Rep. Don Young (R-Alaska) said the bill, which would require U.S. EPA and the Army Corps of Engineers to withdraw their "Waters of the United States" rule and re-write it, was the equivalent of a shotgun aimed at a stinky skunk.

 

"My daddy taught me that if you walk by a hole and it smells like a skunk, there is a skunk in the hole," he said at yesterday's Transportation and Infrastructure markup. "The EPA is the skunk, and it is going to come out."

 

Young's analogy was in response to an argument put forth by Rep. Peter DeFazio (D-Ore.), who said it would be premature to vote on H.R. 1732 before EPA's rule came out.
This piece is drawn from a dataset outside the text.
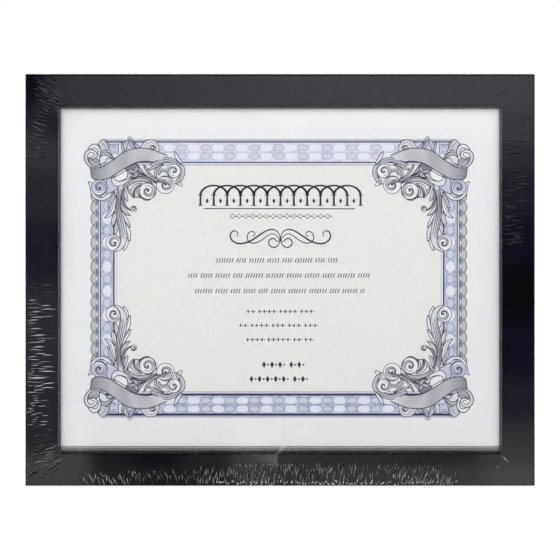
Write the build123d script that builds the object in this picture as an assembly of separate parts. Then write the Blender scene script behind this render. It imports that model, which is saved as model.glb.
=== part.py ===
from build123d import *

import math
import os

# A picture frame for one letter-size certificate, still in the clear film that it is sold in.
# Four mitred mouldings hold glass, the printed sheet, a corrugated filler and a backing board.
# Six turn buttons keep the board in. The board carries two wire hangers and an easel leg set
# on the diagonal, so that the frame stands or hangs either way up.
#
# +X is to the right and +Z is up as seen from the front, and +Y is to the back. The origin is
# the middle of the lower edge's face, half way through the moulding. Lengths are in millimetres.

# Sheet, glass, filler and board
sheet_width = 279.4
sheet_height = 215.9
sheet_thickness = 0.2
glass_side_margin = 0.3  # glass past the sheet, at each side
glass_end_margin = 2.05  # and at the top and bottom
glass_thickness = 2.0
glass_arris = 0.3
board_thickness = 3.0
rebate_play = 0.75  # all round the glass, the filler and the board
stack_play = 0.1  # the board's back lies this far inside the moulding's back

# Corrugated filler
filler_thickness = 3.0
liner_thickness = 0.3
medium_thickness = 0.3
flute_pitch = 6.4
flute_slope = 1.1  # run of one sloping wall of a flute

# Moulding
face_width = 20.0
lip_depth = 4.5
lip_overlap = 4.2  # how far the sight edge reaches past the rebate's wall
wall_draft = 0.6  # slope of the lip's inner wall
front_arris = 1.0
sight_arris = 0.5
back_arris = 0.5

# V-nails across the mitres
nail_wing = 4.2
nail_gauge = 0.5
nail_depth = 7.0
nail_outer_setback = 4.6
nail_inner_setback = 10.0

# Film
film_thickness = 0.15
film_hem = 5.0  # how far the film returns onto the back

# Turn buttons and their screws
button_gauge = 0.8
button_gap = 0.1  # under the button, to the moulding's back
button_heel = 4.5
button_reach = 12.0  # screw to tip
button_tip = 3.2
button_lip = 2.6  # length of the turned-up tip
button_lip_rise = 0.9
button_rib = 0.9
button_spacing = 160.0
screw_setback = 10.5  # from the moulding's outer face
screw_radius = 1.5
screw_length = 8.0
screw_point = 2.2
screw_tip_radius = 0.2
screw_head_radius = 2.9
screw_head_height = 1.7
screw_head_arris = 0.9
screw_cross_width = 0.7
screw_cross_length = 3.2
screw_cross_depth = 0.8
pivot_clearance = 0.08

# Easel leg and its hinge
leg_thickness = 2.5
leg_gap = 0.5
leg_top_width = 46.0
leg_foot_width = 40.0
foot_setback = 10.9  # foot's point to the lower edge, and to the edge that is lower in portrait
leg_corner = 5.0
leg_shoulder = 3.0
hinge_drop = 84.3  # top edge to the hinge pin
open_angle = 35.0
leaf_gauge = 0.8
leaf_length = 19.0
leaf_width = 32.0
leaf_corner = 2.5
knuckle_lift = 0.3
knuckle_gap = 0.25
knuckle_middle = 11.0
pin_clearance = 0.05
heel_clearance = 0.12
leg_end_gap = 0.6
rivet_radius = 1.4
rivet_head_radius = 2.7
rivet_head_height = 0.8
rivet_spacing = 18.0
rivet_setback = 11.5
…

If Congress ultimately does not like the rule, DeFazio said, it can use the Congressional Review Act, an obscure tool passed in the 1990s that allows Congress to negate agency rules.

 

But Young disagreed, saying the committee should attempt to shoot down EPA's rule before it is published and leave the Congressional Review Act as a backup plan.

 

"My daddy also said you always carry a shotgun, and you carry it with two shells so that you shoot [the skunk] with one, and if that don't kill him, you get him with the next one," Young said. "This bill is the first shell."

 

Rep. Mike Capuano (D-Mass.) countered with a different stinky scenario, urging a wait-and-see approach to EPA's rule. Admitting he "did not grow up on a farm," Capuano used an example of a stench under a house and said shooting could have dire consequences if a skunk's presence is not first confirmed.

 

"That smell could be poor Rover who is sulking under the house because he got skunked," Capuano said. "So I say you wait to see the skunk come out, because no one wants to shoot the family dog."

 

Ultimately, committee members went with Young's approach, voting 36-22 to take their shot (Greenwire, April 15).